Scripts that build objects:
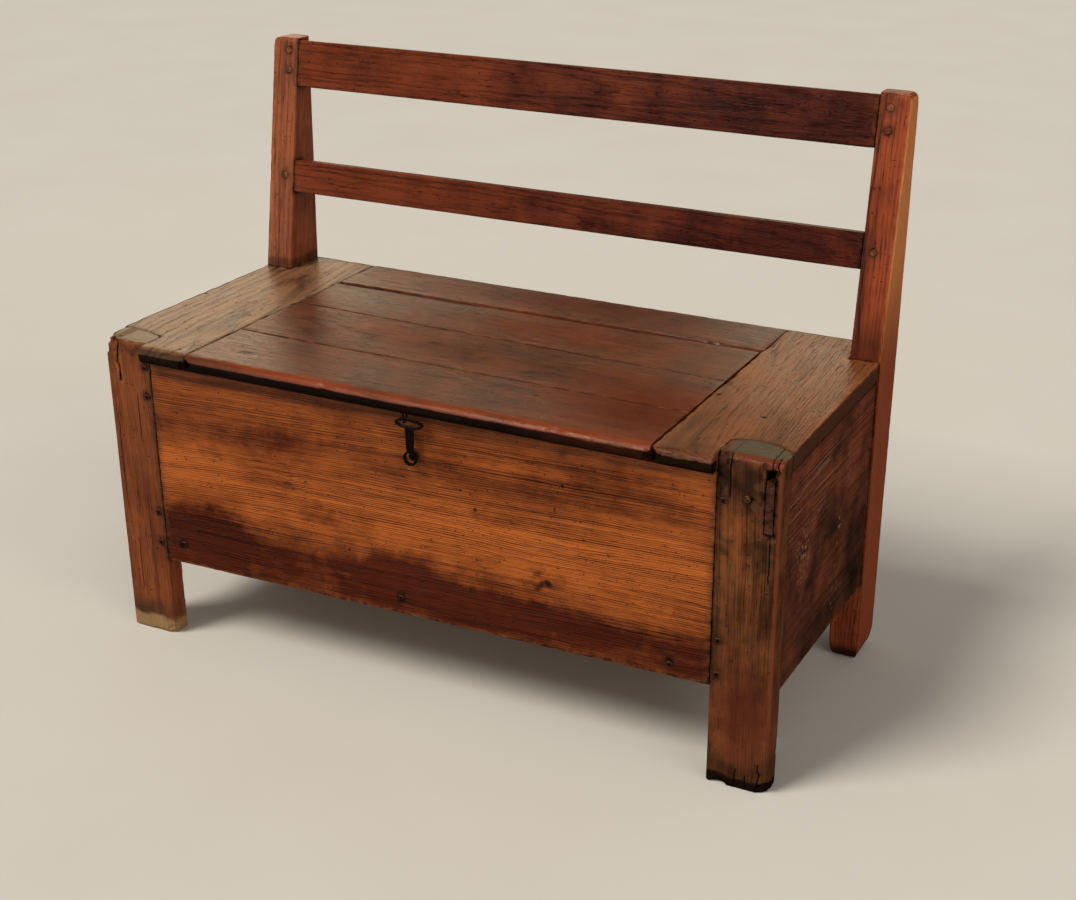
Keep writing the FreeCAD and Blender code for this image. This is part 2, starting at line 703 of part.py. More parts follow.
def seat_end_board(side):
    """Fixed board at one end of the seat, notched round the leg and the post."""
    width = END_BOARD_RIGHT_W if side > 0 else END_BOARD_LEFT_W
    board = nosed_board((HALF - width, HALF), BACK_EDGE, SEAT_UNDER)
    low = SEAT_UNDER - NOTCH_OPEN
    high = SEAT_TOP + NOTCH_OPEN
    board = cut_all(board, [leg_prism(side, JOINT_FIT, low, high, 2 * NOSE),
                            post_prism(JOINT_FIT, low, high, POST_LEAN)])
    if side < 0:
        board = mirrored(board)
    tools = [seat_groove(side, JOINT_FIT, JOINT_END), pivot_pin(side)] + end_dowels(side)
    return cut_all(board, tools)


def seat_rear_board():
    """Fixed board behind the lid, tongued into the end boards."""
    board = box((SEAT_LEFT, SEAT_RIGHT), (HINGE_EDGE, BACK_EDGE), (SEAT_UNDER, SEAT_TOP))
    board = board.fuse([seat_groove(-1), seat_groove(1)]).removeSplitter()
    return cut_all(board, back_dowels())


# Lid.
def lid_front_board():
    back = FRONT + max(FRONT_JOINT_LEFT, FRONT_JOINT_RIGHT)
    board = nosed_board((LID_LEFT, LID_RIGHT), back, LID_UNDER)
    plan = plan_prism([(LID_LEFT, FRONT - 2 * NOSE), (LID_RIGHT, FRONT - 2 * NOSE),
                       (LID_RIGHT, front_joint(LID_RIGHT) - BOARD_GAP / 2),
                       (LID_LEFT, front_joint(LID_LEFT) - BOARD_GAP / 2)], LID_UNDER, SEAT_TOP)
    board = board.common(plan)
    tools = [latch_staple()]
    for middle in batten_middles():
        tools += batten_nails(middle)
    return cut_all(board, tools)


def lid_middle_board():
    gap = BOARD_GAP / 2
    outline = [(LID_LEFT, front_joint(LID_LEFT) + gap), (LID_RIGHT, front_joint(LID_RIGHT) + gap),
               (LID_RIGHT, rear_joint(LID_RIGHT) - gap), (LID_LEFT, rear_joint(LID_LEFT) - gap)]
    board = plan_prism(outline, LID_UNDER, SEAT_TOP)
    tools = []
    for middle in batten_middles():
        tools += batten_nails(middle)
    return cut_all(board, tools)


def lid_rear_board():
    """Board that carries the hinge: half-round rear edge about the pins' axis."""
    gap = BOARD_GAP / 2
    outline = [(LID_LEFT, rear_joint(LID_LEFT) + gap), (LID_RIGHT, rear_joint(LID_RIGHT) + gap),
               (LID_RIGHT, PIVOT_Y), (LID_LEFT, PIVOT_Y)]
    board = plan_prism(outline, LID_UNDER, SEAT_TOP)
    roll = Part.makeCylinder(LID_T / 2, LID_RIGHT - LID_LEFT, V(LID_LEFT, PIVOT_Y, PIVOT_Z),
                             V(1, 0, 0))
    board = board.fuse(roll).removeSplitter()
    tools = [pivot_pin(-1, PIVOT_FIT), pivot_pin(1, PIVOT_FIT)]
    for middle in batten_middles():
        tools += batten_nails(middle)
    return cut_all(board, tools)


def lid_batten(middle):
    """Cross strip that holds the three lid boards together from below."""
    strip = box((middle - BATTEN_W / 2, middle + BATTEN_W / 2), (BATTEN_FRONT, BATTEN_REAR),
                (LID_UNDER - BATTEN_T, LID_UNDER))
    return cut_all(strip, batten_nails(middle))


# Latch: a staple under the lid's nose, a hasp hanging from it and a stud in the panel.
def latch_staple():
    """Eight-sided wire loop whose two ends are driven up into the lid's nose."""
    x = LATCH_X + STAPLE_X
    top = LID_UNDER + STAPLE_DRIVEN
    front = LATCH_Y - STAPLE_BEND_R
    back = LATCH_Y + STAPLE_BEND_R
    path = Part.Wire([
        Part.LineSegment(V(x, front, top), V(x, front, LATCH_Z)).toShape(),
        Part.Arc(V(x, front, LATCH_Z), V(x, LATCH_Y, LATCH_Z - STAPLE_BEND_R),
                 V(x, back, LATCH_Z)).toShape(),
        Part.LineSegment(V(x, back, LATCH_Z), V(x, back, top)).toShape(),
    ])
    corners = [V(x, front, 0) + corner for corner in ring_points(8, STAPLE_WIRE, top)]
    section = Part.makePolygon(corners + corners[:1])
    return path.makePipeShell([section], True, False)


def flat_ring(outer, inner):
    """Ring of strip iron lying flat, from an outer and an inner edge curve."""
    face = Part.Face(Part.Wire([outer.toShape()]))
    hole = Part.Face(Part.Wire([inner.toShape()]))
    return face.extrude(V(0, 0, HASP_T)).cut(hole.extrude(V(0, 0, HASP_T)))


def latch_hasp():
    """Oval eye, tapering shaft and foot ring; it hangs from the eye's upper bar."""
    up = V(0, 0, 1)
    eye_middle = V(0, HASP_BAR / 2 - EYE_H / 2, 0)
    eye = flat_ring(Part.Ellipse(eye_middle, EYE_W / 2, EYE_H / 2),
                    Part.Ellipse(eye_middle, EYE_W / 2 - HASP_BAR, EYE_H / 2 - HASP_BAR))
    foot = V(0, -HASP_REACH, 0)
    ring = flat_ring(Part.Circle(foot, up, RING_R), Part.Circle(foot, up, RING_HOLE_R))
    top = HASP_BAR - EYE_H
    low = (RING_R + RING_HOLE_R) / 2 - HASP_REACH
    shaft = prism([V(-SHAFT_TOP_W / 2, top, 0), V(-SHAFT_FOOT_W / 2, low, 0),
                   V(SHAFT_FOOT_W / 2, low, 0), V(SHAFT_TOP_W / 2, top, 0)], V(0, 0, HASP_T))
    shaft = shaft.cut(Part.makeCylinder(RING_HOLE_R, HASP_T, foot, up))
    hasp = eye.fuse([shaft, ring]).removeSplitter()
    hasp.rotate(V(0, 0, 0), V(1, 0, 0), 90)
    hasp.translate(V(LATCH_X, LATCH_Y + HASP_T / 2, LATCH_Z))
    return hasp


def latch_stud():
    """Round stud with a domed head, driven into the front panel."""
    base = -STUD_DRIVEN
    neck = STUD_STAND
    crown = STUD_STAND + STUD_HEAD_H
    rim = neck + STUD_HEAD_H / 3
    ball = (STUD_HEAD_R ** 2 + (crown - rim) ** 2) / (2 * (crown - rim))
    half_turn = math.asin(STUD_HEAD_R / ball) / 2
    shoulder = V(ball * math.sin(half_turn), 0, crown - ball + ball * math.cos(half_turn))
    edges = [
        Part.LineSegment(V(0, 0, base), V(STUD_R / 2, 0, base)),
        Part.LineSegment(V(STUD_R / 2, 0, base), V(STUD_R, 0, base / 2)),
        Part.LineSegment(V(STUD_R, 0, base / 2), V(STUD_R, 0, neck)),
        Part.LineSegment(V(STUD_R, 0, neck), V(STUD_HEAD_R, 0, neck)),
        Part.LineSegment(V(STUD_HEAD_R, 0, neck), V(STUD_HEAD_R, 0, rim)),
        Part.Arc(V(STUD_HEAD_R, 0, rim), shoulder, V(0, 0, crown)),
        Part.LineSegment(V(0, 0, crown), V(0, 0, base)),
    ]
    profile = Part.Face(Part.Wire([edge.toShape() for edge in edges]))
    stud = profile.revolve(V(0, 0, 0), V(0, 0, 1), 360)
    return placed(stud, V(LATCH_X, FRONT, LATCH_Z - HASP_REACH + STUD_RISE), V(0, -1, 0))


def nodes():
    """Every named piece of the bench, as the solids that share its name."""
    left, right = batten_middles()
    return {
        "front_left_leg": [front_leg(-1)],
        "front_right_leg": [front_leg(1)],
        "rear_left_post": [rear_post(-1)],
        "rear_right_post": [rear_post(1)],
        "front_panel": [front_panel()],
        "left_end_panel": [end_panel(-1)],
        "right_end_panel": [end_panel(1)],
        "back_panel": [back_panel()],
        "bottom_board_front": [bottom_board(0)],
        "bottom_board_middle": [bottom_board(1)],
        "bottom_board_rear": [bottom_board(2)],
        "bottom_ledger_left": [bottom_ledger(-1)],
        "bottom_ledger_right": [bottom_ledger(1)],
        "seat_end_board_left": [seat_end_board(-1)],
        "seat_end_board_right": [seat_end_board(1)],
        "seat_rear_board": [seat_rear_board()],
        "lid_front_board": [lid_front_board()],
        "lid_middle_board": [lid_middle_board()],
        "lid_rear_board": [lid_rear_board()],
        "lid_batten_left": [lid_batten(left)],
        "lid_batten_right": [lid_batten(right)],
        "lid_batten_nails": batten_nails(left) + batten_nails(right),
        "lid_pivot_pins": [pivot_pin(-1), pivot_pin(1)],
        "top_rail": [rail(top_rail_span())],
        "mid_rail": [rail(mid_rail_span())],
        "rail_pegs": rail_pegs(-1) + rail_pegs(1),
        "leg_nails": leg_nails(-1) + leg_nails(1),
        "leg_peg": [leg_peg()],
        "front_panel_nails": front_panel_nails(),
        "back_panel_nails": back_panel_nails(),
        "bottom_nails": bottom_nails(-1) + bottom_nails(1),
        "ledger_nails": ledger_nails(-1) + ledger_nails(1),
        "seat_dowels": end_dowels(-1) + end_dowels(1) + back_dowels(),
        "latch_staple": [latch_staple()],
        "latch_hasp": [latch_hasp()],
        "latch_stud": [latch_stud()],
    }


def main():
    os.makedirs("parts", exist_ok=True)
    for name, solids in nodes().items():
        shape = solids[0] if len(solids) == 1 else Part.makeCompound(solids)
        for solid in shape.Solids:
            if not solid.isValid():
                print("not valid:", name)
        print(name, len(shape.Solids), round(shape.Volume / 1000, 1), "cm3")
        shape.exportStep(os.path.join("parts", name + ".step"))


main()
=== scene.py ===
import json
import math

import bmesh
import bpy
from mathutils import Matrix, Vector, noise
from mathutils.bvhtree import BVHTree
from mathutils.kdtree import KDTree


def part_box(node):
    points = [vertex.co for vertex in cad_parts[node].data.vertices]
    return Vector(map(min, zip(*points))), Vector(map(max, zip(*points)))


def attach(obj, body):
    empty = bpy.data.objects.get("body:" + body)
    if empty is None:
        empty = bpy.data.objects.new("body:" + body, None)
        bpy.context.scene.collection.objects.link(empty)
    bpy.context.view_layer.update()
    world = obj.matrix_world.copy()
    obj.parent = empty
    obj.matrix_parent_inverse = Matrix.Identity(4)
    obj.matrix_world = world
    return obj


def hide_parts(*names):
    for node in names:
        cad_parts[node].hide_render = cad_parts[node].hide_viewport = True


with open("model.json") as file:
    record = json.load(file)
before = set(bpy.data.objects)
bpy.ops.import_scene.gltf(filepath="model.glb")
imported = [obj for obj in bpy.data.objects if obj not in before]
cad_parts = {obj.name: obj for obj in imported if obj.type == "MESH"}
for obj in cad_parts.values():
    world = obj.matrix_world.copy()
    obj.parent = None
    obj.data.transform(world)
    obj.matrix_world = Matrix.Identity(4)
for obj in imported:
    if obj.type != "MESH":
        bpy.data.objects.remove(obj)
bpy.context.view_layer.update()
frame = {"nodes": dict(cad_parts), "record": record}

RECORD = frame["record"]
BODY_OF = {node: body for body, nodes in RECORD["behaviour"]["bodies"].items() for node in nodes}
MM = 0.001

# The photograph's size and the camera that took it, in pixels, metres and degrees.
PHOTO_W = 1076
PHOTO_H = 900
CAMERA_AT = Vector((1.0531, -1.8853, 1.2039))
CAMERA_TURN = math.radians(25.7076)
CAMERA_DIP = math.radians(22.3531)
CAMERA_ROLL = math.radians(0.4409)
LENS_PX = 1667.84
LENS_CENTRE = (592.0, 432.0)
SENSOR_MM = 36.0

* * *

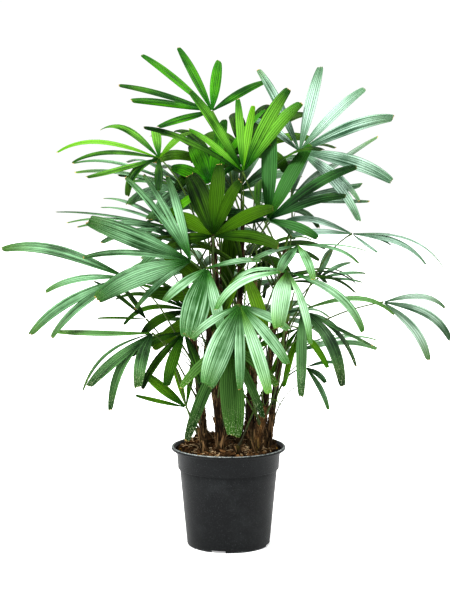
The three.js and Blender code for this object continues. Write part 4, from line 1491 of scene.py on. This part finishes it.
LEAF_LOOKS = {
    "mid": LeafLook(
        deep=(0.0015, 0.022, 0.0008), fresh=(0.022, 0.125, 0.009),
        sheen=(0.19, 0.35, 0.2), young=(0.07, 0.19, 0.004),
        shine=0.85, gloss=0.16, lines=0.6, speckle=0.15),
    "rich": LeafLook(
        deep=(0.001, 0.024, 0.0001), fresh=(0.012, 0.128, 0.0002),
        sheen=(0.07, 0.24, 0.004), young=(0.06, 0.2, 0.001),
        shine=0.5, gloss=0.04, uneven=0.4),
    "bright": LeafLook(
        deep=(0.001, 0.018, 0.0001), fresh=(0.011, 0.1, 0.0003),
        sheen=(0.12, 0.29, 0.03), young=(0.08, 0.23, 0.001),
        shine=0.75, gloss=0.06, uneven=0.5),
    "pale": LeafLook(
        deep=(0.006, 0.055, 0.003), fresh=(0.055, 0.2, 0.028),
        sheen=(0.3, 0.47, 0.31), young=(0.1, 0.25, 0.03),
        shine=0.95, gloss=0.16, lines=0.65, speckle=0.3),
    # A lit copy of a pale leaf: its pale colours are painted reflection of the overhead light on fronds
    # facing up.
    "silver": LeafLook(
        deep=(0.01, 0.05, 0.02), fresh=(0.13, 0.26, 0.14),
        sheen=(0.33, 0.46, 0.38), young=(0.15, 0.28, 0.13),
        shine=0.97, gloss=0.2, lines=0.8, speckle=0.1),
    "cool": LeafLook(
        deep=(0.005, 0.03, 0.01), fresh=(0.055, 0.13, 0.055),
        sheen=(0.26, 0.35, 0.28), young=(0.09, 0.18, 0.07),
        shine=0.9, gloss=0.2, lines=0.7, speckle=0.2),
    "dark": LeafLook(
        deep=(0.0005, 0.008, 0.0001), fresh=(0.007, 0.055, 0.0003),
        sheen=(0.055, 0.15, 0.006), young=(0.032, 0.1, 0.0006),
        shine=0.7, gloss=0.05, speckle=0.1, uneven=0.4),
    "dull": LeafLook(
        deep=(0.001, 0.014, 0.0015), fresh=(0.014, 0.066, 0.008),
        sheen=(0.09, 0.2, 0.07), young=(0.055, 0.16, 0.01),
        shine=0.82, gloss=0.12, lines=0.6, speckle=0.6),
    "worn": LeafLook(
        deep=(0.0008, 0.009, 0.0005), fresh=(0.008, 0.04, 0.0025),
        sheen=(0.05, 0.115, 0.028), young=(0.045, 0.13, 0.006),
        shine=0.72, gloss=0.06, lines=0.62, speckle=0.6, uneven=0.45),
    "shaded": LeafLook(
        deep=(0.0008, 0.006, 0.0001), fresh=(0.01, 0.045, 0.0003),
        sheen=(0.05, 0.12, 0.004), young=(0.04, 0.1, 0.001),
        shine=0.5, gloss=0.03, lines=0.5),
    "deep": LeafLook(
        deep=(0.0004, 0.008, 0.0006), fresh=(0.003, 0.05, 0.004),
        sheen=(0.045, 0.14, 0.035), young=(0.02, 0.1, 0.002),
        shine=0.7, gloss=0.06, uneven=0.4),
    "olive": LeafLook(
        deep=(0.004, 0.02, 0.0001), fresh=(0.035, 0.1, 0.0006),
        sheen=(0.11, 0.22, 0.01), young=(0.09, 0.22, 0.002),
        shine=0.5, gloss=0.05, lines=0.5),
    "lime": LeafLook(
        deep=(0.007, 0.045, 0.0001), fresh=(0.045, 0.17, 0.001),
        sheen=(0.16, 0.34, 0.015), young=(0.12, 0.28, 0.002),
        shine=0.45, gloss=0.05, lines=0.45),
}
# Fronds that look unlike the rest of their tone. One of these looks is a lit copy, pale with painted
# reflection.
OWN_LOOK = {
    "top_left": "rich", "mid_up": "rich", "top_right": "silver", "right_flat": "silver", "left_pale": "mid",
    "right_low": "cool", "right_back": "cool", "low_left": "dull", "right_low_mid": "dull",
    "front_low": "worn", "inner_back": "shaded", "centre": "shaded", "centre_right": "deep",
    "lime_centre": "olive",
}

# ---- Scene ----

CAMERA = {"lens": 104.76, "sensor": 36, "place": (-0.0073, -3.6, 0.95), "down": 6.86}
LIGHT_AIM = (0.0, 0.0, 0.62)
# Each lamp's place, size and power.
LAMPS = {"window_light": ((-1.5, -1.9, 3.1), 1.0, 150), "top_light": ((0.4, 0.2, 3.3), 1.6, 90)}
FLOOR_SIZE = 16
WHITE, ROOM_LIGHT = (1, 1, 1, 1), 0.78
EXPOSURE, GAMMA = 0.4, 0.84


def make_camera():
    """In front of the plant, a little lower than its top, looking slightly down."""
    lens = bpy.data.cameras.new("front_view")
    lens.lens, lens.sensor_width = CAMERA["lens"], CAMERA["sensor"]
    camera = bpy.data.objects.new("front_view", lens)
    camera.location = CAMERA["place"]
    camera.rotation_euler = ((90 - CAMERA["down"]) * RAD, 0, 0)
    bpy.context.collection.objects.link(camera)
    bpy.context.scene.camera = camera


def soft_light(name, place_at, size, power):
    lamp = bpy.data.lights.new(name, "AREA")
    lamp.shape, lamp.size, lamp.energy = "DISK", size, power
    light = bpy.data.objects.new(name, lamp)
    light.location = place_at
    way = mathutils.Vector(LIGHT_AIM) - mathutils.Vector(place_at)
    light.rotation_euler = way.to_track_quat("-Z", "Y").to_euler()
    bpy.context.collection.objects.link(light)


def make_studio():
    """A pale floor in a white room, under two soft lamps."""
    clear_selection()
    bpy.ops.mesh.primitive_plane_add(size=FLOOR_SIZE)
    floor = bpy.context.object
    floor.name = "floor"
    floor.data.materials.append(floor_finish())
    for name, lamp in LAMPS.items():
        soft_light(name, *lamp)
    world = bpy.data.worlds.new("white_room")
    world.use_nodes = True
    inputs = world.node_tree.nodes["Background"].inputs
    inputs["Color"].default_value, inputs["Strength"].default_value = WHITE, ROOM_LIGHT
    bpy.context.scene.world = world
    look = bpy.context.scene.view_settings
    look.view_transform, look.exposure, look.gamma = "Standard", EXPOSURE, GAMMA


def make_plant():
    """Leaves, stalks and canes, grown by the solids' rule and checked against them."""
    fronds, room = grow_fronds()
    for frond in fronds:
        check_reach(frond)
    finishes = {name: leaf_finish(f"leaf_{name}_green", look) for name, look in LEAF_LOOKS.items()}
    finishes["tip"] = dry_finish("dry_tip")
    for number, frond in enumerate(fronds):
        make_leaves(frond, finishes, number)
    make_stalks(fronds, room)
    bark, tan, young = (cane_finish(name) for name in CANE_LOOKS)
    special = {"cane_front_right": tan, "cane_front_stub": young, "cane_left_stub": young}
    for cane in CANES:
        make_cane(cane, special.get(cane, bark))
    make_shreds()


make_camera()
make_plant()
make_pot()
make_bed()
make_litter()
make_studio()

* * *

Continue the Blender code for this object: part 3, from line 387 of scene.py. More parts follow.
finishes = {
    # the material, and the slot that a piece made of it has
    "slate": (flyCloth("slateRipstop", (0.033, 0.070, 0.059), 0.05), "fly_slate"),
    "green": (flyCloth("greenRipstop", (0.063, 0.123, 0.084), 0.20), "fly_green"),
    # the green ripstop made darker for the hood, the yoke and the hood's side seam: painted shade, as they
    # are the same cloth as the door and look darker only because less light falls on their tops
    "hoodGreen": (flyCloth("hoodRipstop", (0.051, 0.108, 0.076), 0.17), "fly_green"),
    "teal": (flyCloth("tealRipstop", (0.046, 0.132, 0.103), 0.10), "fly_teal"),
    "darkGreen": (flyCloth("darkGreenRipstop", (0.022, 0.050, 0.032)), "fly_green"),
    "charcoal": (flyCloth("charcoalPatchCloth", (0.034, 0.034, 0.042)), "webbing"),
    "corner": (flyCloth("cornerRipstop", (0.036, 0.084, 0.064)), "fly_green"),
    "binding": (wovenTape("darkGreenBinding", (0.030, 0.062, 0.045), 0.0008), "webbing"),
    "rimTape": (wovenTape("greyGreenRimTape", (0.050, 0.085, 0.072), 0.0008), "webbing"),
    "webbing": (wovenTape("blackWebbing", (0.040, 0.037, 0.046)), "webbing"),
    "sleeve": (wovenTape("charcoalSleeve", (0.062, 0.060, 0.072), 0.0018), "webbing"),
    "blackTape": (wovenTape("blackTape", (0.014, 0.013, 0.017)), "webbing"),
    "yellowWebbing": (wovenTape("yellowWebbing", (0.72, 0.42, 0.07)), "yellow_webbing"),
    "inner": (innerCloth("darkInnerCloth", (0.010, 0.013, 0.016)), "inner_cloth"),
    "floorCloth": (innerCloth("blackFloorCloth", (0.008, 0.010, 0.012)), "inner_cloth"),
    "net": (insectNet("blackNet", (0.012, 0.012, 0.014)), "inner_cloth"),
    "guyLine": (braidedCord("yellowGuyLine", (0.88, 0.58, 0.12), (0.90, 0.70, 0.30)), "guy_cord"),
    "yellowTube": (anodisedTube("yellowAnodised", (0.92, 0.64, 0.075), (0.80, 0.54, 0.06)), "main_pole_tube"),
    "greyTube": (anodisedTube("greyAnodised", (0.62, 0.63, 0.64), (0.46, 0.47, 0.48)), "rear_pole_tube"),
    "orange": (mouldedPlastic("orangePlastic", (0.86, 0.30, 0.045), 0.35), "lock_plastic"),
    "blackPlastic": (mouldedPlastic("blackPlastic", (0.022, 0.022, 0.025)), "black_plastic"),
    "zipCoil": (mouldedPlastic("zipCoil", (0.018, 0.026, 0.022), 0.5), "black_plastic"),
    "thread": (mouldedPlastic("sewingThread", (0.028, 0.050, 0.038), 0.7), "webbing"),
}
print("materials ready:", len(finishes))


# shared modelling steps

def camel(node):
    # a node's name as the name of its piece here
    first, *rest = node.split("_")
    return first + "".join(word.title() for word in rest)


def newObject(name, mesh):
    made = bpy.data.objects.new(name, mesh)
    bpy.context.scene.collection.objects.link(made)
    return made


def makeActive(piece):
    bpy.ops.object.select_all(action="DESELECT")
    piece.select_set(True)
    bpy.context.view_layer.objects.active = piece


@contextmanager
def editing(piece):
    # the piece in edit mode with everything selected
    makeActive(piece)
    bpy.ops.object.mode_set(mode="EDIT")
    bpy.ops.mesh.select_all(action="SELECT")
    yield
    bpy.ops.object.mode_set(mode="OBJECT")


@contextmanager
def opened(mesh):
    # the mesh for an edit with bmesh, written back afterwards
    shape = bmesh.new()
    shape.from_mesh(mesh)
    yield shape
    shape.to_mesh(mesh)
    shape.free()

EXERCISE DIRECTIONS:
Please print exactly, and only, the lines from the line with "for name, solids" to the line with "points = [vertex.co", both included.

PROBLEM SOLUTION:
    for name, solids in nodes().items():
        shape = solids[0] if len(solids) == 1 else Part.makeCompound(solids)
        for solid in shape.Solids:
            if not solid.isValid():
                print("not valid:", name)
        print(name, len(shape.Solids), round(shape.Volume / 1000, 1), "cm3")
        shape.exportStep(os.path.join("parts", name + ".step"))


main()
=== scene.py ===
import json
import math

import bmesh
import bpy
from mathutils import Matrix, Vector, noise
from mathutils.bvhtree import BVHTree
from mathutils.kdtree import KDTree


def part_box(node):
    points = [vertex.co for vertex in cad_parts[node].data.vertices]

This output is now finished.